— What the task requires —
From the first line of the data through the line containing "wall towel rack.", return each line exactly.

————————

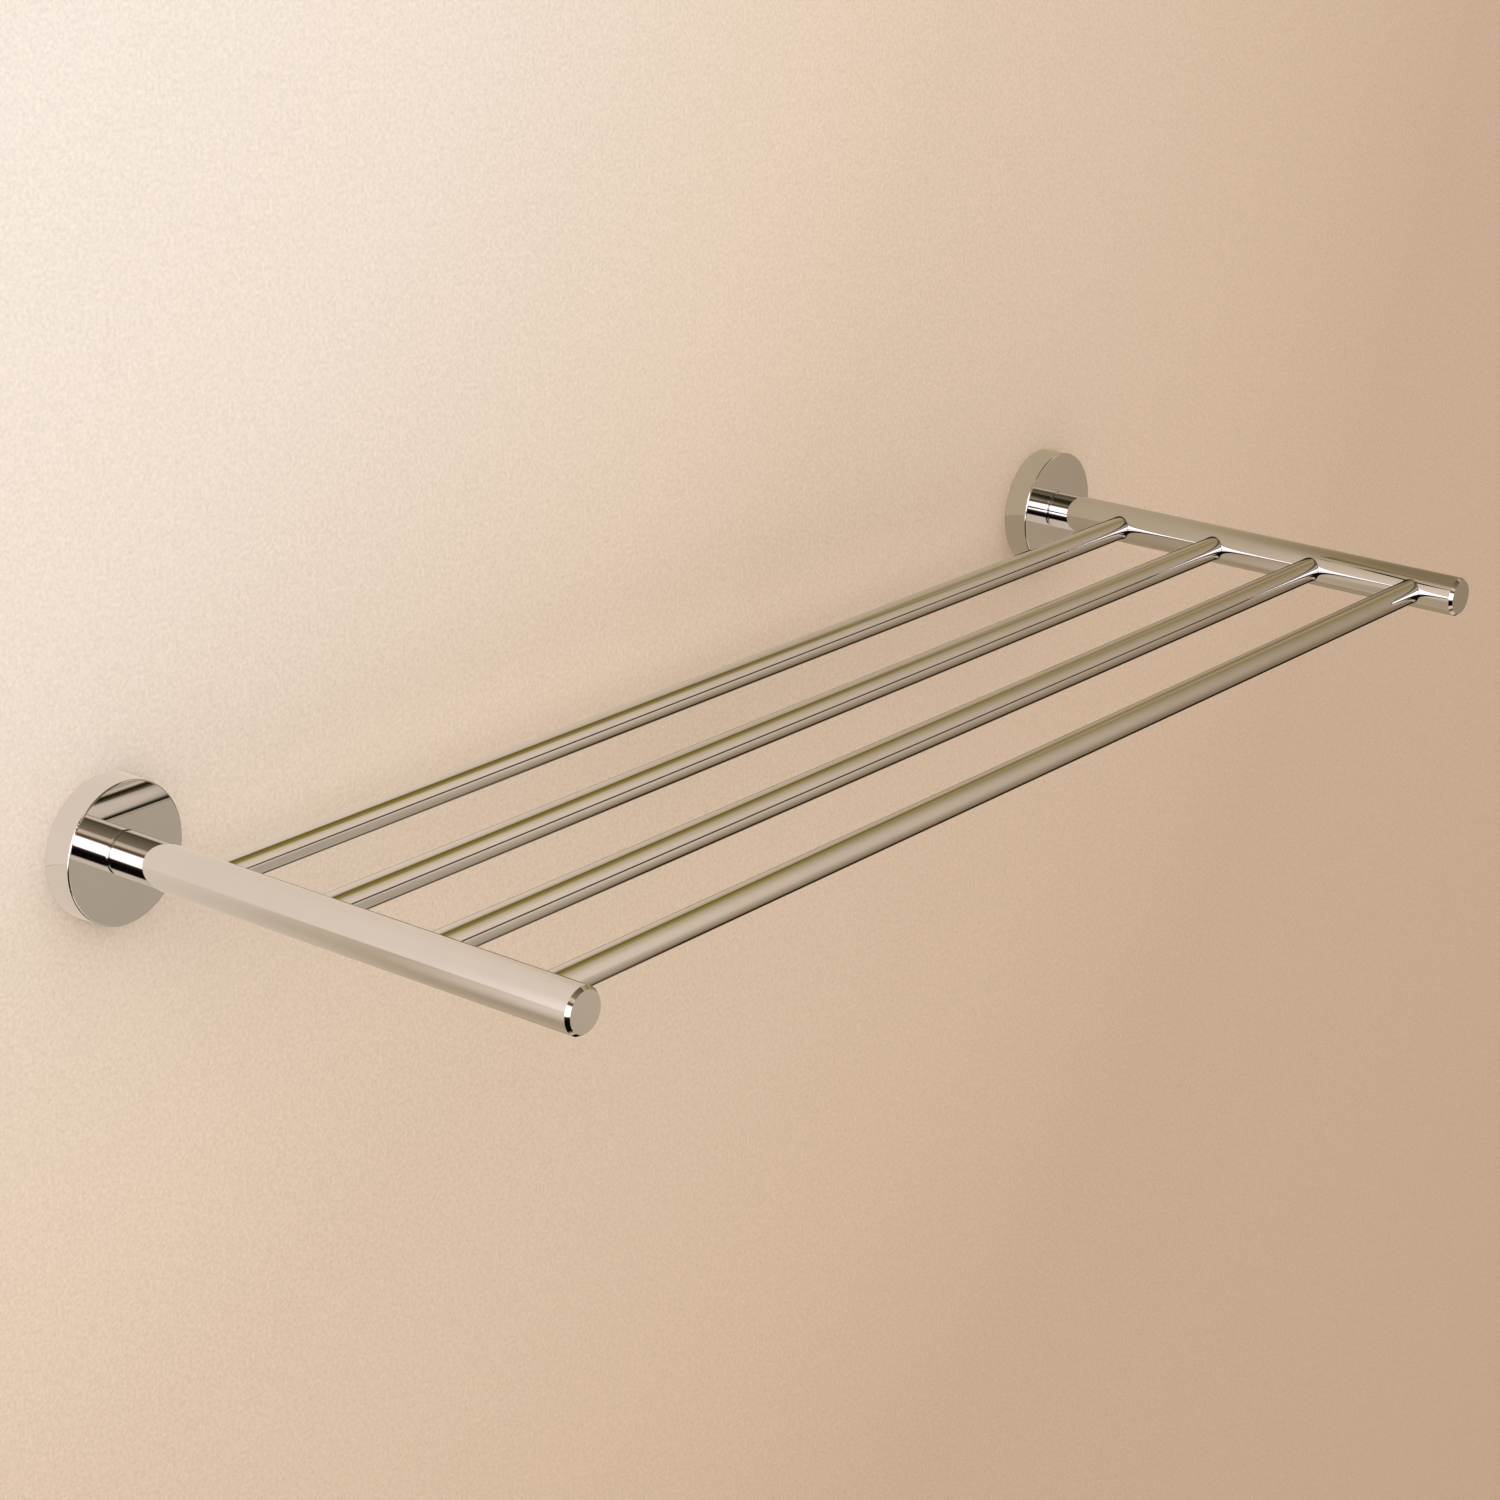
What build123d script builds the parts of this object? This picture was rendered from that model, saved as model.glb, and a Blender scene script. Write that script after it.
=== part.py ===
"""Four-bar wall towel rack.

Millimetres. The origin is on the wall, midway between the two rosettes and at
the height of the arm axes. +X runs along the bars, -Y points away from the
wall into the room, and +Z is up.
"""
from build123d import *
import os

os.makedirs("parts", exist_ok=True)

# Overall layout
ARM_SPACING = 550.0          # between the two arm axes
ARM_END_Y = -208.0           # front face of the end caps
FIRST_BAR_Y = -47.4          # axis of the bar nearest the wall
BAR_PITCH = 46.9
BAR_NAMES = ("wall_side_bar", "second_bar", "third_bar", "front_bar")
SIDES = {"left": -1, "right": 1}

# Rosette: a cup that covers the wall plate
ROSETTE_D = 50.0
ROSETTE_DEPTH = 10.7
ROSETTE_WALL = 3.0
ROSETTE_EDGE_ROUNDING = 0.6

# Wall plate: a ring that is screwed to the wall inside the rosette
PLATE_CLEARANCE = 0.3        # radial, between the plate and the cup
PLATE_THICKNESS = 6.8
PLATE_CENTRE_HOLE_D = 16.0
WALL_HOLE_SPACING = 28.0     # vertical, between the two screw holes
WALL_HOLE_D = 5.5
WALL_HEAD_D = 9.4
WALL_HEAD_DEPTH = 3.2

# Arm: a straight tube with a cap at the front
ARM_D = 16.0
ARM_WALL = 1.5
ARM_ROOT_ROUNDING = 1.0      # radius on the tube's outer edge, against the rosette
CAP_CHAMFER_LENGTH = 1.4     # along the arm
CAP_CHAMFER_WIDTH = 1.0      # across the arm
CAP_SPIGOT_LENGTH = 7.0
SPIGOT_CLEARANCE = 0.05      # radial, inside the tube
INSERT_LENGTH = 16.0
INSERT_EDGE_CHAMFER = 0.6

# Bars: tubes that enter both arms through a hole in the inner side
BAR_D = 10.0
BAR_WALL = 1.0
BAR_PAST_ARM_AXIS = 3.4      # how far a bar reaches beyond the arm axis
BAR_HOLE_CLEARANCE = 0.1     # radial
BAR_PLUG_LENGTH = 12.0

# Fasteners
ARM_BOLT_D = 6.0
ARM_BOLT_CLEARANCE = 0.2     # radial, in the rosette's floor
ARM_BOLT_HEAD_D = 10.0
ARM_BOLT_HEAD_HEIGHT = 3.0
ARM_BOLT_REACH = 12.0        # into the insert
ARM_BOLT_KEY = 4.0           # across the flats of the hexagon socket
ARM_BOLT_KEY_DEPTH = 1.8
GRUB_D = 4.0
GRUB_KEY = 2.0
GRUB_KEY_DEPTH = 2.0
GRUB_EDGE_CHAMFER = 0.4
ROSETTE_GRUB_Y = -4.8        # height of the grub screw above the wall
ROSETTE_GRUB_BITE = 1.6      # how far it enters the plate's rim
GRUB_SINK = 0.3              # its outer end lies this deep in the surface
THREAD_CLEARANCE = 0.02      # radial, each thread is a plain cylinder
CUT_MARGIN = 1.0             # how far a cutting cylinder runs past a curved wall

ROSETTE_R = ROSETTE_D / 2
CUP_R = ROSETTE_R - ROSETTE_WALL
CUP_FLOOR_Y = ROSETTE_WALL - ROSETTE_DEPTH
PLATE_R = CUP_R - PLATE_CLEARANCE
ARM_R = ARM_D / 2
ARM_BORE_R = ARM_R - ARM_WALL
ARM_TUBE_END_Y = ARM_END_Y + CAP_CHAMFER_LENGTH
BAR_R = BAR_D / 2
BAR_BORE_R = BAR_R - BAR_WALL
BAR_END_X = ARM_SPACING / 2 + BAR_PAST_ARM_AXIS
GRUB_R = GRUB_D / 2


def bar_positions():
    """Distance of each bar's axis from the wall, with the bar's name."""
    return [(name, FIRST_BAR_Y - i * BAR_PITCH) for i, name in enumerate(BAR_NAMES)]


def rod_along_y(radius, y_from, y_to, x=0.0, z=0.0):
    """Solid cylinder whose axis is parallel to Y."""
    middle = (y_from + y_to) / 2
    return Pos(x, middle, z) * Rot(90, 0, 0) * Cylinder(radius, abs(y_to - y_from))


def rod_along_x(radius, x_from, x_to, y):
    """Solid cylinder at arm height whose axis is parallel to X."""
    middle = (x_from + x_to) / 2
    return Pos(middle, y, 0) * Rot(0, 90, 0) * Cylinder(radius, abs(x_to - x_from))


def rod_along_z(radius, z_from, z_to, x, y):
    """Solid upright cylinder."""
    middle = (z_from + z_to) / 2
    return Pos(x, y, middle) * Cylinder(radius, abs(z_to - z_from))


def grub_hole(z_from, z_to, x, y):
    """Upright cylinder that cuts the tapped hole for a grub screw."""
    return rod_along_z(GRUB_R + THREAD_CLEARANCE, z_from, z_to, x, y)


def front_edges(shape):
    """The circular edges at the end of a shape that is farthest from the wall."""
    return shape.edges().filter_by(GeomType.CIRCLE).group_by(Axis.Y)[0]


def wall_side_edges(shape):
    """The circular edges at the end of a shape that is nearest to the wall."""
    return shape.edges().filter_by(GeomType.CIRCLE).group_by(Axis.Y)[-1]


def rosette(x):
    """Cup with a rounded front edge, open to the wall."""
    body = rod_along_y(ROSETTE_R, 0, -ROSETTE_DEPTH, x)
    body = fillet(front_edges(body), ROSETTE_EDGE_ROUNDING)
    body -= rod_along_y(CUP_R, 0, CUP_FLOOR_Y, x)
    body -= rod_along_y(ARM_BOLT_D / 2 + ARM_BOLT_CLEARANCE, CUP_FLOOR_Y, -ROSETTE_DEPTH, x)
    return body - grub_hole(-ROSETTE_R - CUT_MARGIN, CUT_MARGIN - CUP_R, x, ROSETTE_GRUB_Y)


def wall_plate(x):
    """Ring with two counterbored holes for the wall screws."""
    body = rod_along_y(PLATE_R, 0, -PLATE_THICKNESS, x)
    body -= rod_along_y(PLATE_CENTRE_HOLE_D / 2, 0, -PLATE_THICKNESS, x)
    for z in (-WALL_HOLE_SPACING / 2, WALL_HOLE_SPACING / 2):
        body -= rod_along_y(WALL_HOLE_D / 2, 0, -PLATE_THICKNESS, x, z)
        head_from_y = WALL_HEAD_DEPTH - PLATE_THICKNESS
        body -= rod_along_y(WALL_HEAD_D / 2, head_from_y, -PLATE_THICKNESS, x, z)
    bite_z = ROSETTE_GRUB_BITE - PLATE_R
    return body - grub_hole(-PLATE_R - CUT_MARGIN, bite_z, x, ROSETTE_GRUB_Y)


def grub_screw(x, y, z_from, z_to):
    """Headless screw: key socket at its lower end, chamfered tip at its upper end."""
    body = rod_along_z(GRUB_R, z_from, z_to, x, y)
    body = chamfer(body.edges().filter_by(GeomType.CIRCLE), GRUB_EDGE_CHAMFER)
    key = Pos(x, y, z_from) * extrude(RegularPolygon(GRUB_KEY / 2, 6, major_radius=False), GRUB_KEY_DEPTH)
    return body - key


def rosette_grub_screw(x):
    """Screw that clamps the rosette to the wall plate from below."""
    return grub_screw(x, ROSETTE_GRUB_Y, GRUB_SINK - ROSETTE_R, ROSETTE_GRUB_BITE - PLATE_R)


def arm_bolt(x):
    """Socket-head bolt from inside the rosette into the arm's insert."""
    head_y = CUP_FLOOR_Y + ARM_BOLT_HEAD_HEIGHT
    body = rod_along_y(ARM_BOLT_HEAD_D / 2, head_y, CUP_FLOOR_Y, x)
    body += rod_along_y(ARM_BOLT_D / 2, CUP_FLOOR_Y, -ROSETTE_DEPTH - ARM_BOLT_REACH, x)
    key = extrude(RegularPolygon(ARM_BOLT_KEY / 2, 6, major_radius=False), ARM_BOLT_KEY_DEPTH)
    return body - Pos(x, head_y, 0) * Rot(90, 0, 0) * key


def arm_insert(x):
    """Tapped plug that closes the wall end of the arm."""
    end_y = -ROSETTE_DEPTH - INSERT_LENGTH
    body = rod_along_y(ARM_BORE_R, -ROSETTE_DEPTH, end_y, x)
    body = chamfer(front_edges(body), INSERT_EDGE_CHAMFER)
    return body - rod_along_y(ARM_BOLT_D / 2 + THREAD_CLEARANCE, -ROSETTE_DEPTH, end_y, x)


def arm_tube(side):
    """Straight tube with a side hole and a tapped hole below for each bar."""
    x = side * ARM_SPACING / 2
    body = rod_along_y(ARM_R, -ROSETTE_DEPTH, ARM_TUBE_END_Y, x)
    body = fillet(wall_side_edges(body), ARM_ROOT_ROUNDING)
    body -= rod_along_y(ARM_BORE_R, -ROSETTE_DEPTH, ARM_TUBE_END_Y, x)
    for _, y in bar_positions():
        body -= rod_along_x(BAR_R + BAR_HOLE_CLEARANCE, x, x - side * ARM_D, y)
        body -= grub_hole(-ARM_D, 0, x, y)
    return body


def end_cap(x):
    """Tapered disc with a spigot that fits the front of the arm."""
    middle_y = (ARM_TUBE_END_Y + ARM_END_Y) / 2
    disc = Cone(ARM_R, ARM_R - CAP_CHAMFER_WIDTH, CAP_CHAMFER_LENGTH)
    spigot_r = ARM_BORE_R - SPIGOT_CLEARANCE
    spigot = rod_along_y(spigot_r, ARM_TUBE_END_Y + CAP_SPIGOT_LENGTH, ARM_TUBE_END_Y, x)
    return Pos(x, middle_y, 0) * Rot(90, 0, 0) * disc + spigot


def bar(y):
    """Tube that reaches into both arms."""
    body = rod_along_x(BAR_R, -BAR_END_X, BAR_END_X, y)
    return body - rod_along_x(BAR_BORE_R, -BAR_END_X, BAR_END_X, y)


def bar_end_plug(side, y):
    """Solid slug in a bar's end, which backs the bar where its grub screw presses."""
    return rod_along_x(BAR_BORE_R, side * (BAR_END_X - BAR_PLUG_LENGTH), side * BAR_END_X, y)


def bar_grub_screw(x, y):
    """Screw through the underside of the arm that presses on the bar."""
    return grub_screw(x, y, GRUB_SINK - ARM_R, -BAR_R)


def build():
    """All the nodes of the rack, by name."""
    nodes = {}
    for side_name, side in SIDES.items():
        x = side * ARM_SPACING / 2
        plugs = [bar_end_plug(side, y) for _, y in bar_positions()]
        screws = [bar_grub_screw(x, y) for _, y in bar_positions()]
        nodes[side_name + "_wall_plate"] = wall_plate(x)
        nodes[side_name + "_rosette"] = rosette(x)
        nodes[side_name + "_rosette_grub_screw"] = rosette_grub_screw(x)
        nodes[side_name + "_arm_bolt"] = arm_bolt(x)
        nodes[side_name + "_arm_insert"] = arm_insert(x)
        nodes[side_name + "_arm_tube"] = arm_tube(side)
        nodes[side_name + "_end_cap"] = end_cap(x)
        nodes[side_name + "_bar_end_plugs"] = Compound(children=plugs)
        nodes[side_name + "_bar_grub_screws"] = Compound(children=screws)
    for name, y in bar_positions():
        nodes[name] = bar(y)
    return nodes


for node_name, shape in build().items():
    export_step(shape, "parts/" + node_name + ".step")
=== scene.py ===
import math
import bmesh
import bpy
from mathutils import Matrix, Vector

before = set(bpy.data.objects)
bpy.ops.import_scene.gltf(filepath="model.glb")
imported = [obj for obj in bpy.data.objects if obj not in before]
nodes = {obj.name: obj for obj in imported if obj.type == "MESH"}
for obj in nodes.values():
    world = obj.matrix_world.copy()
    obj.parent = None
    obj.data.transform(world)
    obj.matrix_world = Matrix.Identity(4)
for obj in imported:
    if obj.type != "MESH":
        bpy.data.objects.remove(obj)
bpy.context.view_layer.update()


def linear(red, green, blue):
    """A colour as the eye sees it, 0 to 255, as the linear RGBA that Blender's sockets hold."""
    out = []
    for value in (red, green, blue):
        value = value / 255
        if value <= 0.04045:
            out.append(value / 12.92)
        else:
            out.append(((value + 0.055) / 1.055) ** 2.4)
    return (*out, 1.0)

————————

— Completed exercise —
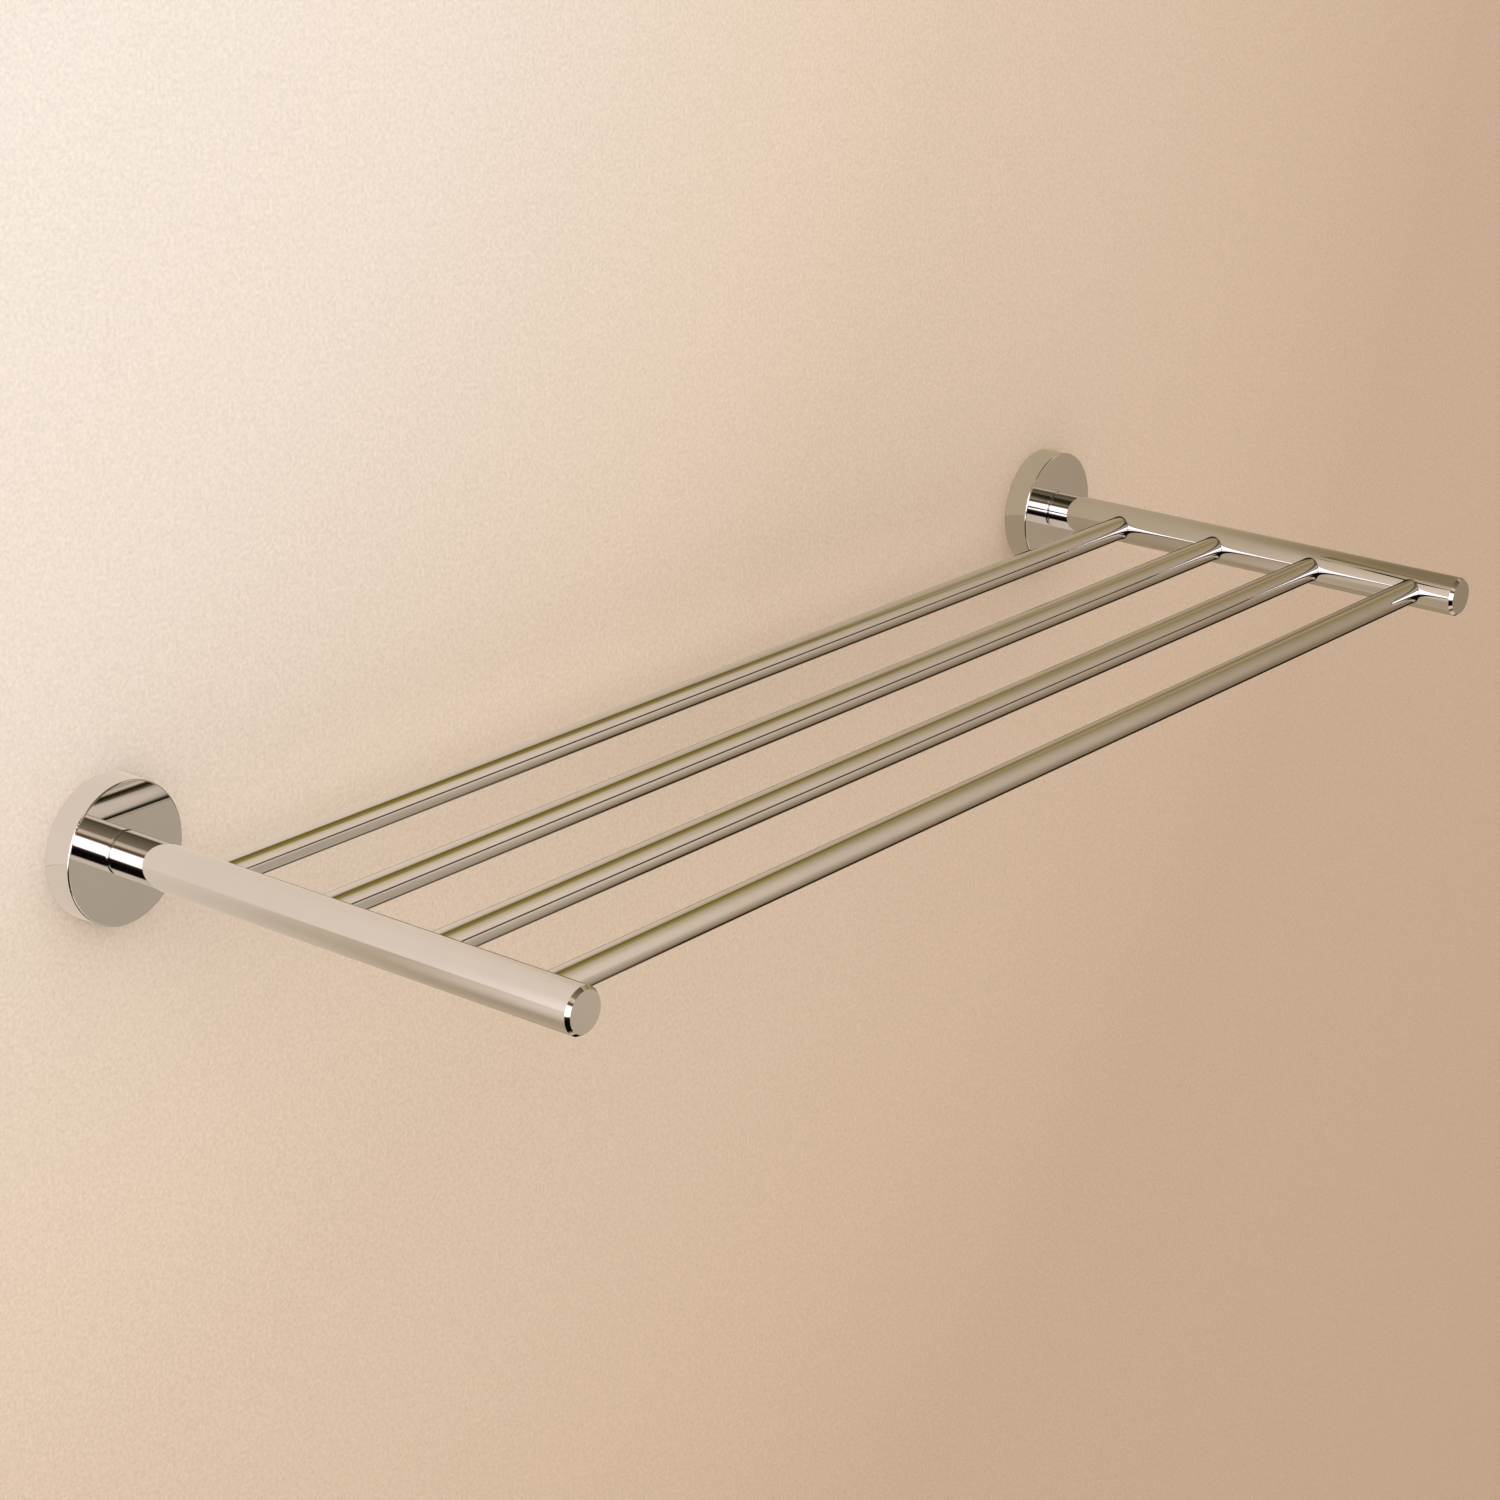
What build123d script builds the parts of this object? This picture was rendered from that model, saved as model.glb, and a Blender scene script. Write that script after it.
=== part.py ===
"""Four-bar wall towel rack.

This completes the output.